> _Description of the task_
Go through the listing and copy every line word for word.

──────────────────────────────

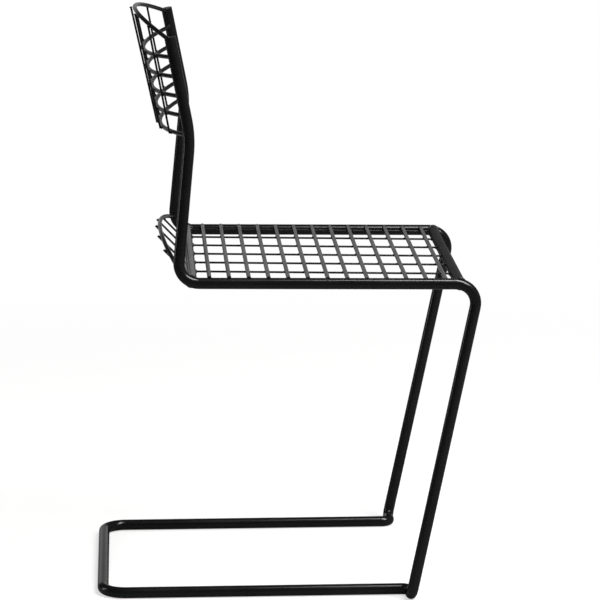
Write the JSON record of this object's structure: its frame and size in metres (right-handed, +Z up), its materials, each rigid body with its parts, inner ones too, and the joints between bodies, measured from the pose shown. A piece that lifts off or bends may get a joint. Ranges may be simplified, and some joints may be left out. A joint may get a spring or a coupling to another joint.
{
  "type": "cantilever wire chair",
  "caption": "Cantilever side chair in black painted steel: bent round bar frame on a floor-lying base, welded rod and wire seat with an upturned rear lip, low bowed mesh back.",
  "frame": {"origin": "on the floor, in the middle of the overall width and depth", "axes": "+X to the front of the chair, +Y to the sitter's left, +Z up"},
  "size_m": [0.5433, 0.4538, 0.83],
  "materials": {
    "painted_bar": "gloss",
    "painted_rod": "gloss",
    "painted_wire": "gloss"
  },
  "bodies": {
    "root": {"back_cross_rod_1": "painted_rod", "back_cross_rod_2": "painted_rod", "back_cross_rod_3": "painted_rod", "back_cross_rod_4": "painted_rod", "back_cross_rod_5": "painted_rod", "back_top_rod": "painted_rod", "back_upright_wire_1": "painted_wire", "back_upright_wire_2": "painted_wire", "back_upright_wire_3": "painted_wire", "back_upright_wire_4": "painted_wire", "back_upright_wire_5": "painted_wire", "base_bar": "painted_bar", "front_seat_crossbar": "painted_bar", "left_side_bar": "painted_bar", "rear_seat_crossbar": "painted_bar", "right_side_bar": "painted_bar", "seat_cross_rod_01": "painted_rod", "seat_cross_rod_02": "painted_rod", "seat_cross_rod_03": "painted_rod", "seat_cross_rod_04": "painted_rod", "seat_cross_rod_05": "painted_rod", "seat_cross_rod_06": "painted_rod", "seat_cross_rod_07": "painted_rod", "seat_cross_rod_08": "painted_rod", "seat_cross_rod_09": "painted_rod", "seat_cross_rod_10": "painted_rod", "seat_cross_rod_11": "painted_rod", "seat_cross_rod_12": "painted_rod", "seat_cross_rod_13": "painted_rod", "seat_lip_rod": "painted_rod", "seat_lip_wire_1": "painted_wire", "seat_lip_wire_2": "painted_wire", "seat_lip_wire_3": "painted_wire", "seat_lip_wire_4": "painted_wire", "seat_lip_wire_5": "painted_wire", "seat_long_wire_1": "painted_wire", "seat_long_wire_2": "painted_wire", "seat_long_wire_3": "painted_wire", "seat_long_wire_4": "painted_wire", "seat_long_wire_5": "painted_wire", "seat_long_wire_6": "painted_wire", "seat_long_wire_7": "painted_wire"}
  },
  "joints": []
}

──────────────────────────────

> _Solution_
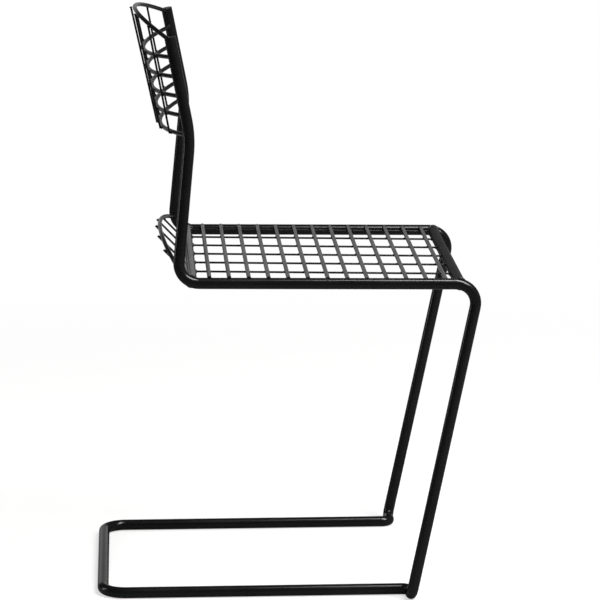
Write the JSON record of this object's structure: its frame and size in metres (right-handed, +Z up), its materials, each rigid body with its parts, inner ones too, and the joints between bodies, measured from the pose shown. A piece that lifts off or bends may get a joint. Ranges may be simplified, and some joints may be left out. A joint may get a spring or a coupling to another joint.
{
  "type": "cantilever wire chair",
  "caption": "Cantilever side chair in black painted steel: bent round bar frame on a floor-lying base, welded rod and wire seat with an upturned rear lip, low bowed mesh back.",
  "frame": {"origin": "on the floor, in the middle of the overall width and depth", "axes": "+X to the front of the chair, +Y to the sitter's left, +Z up"},
  "size_m": [0.5433, 0.4538, 0.83],
  "materials": {
    "painted_bar": "gloss",
    "painted_rod": "gloss",
    "painted_wire": "gloss"
  },
  "bodies": {
    "root": {"back_cross_rod_1": "painted_rod", "back_cross_rod_2": "painted_rod", "back_cross_rod_3": "painted_rod", "back_cross_rod_4": "painted_rod", "back_cross_rod_5": "painted_rod", "back_top_rod": "painted_rod", "back_upright_wire_1": "painted_wire", "back_upright_wire_2": "painted_wire", "back_upright_wire_3": "painted_wire", "back_upright_wire_4": "painted_wire", "back_upright_wire_5": "painted_wire", "base_bar": "painted_bar", "front_seat_crossbar": "painted_bar", "left_side_bar": "painted_bar", "rear_seat_crossbar": "painted_bar", "right_side_bar": "painted_bar", "seat_cross_rod_01": "painted_rod", "seat_cross_rod_02": "painted_rod", "seat_cross_rod_03": "painted_rod", "seat_cross_rod_04": "painted_rod", "seat_cross_rod_05": "painted_rod", "seat_cross_rod_06": "painted_rod", "seat_cross_rod_07": "painted_rod", "seat_cross_rod_08": "painted_rod", "seat_cross_rod_09": "painted_rod", "seat_cross_rod_10": "painted_rod", "seat_cross_rod_11": "painted_rod", "seat_cross_rod_12": "painted_rod", "seat_cross_rod_13": "painted_rod", "seat_lip_rod": "painted_rod", "seat_lip_wire_1": "painted_wire", "seat_lip_wire_2": "painted_wire", "seat_lip_wire_3": "painted_wire", "seat_lip_wire_4": "painted_wire", "seat_lip_wire_5": "painted_wire", "seat_long_wire_1": "painted_wire", "seat_long_wire_2": "painted_wire", "seat_long_wire_3": "painted_wire", "seat_long_wire_4": "painted_wire", "seat_long_wire_5": "painted_wire", "seat_long_wire_6": "painted_wire", "seat_long_wire_7": "painted_wire"}
  },
  "joints": []
}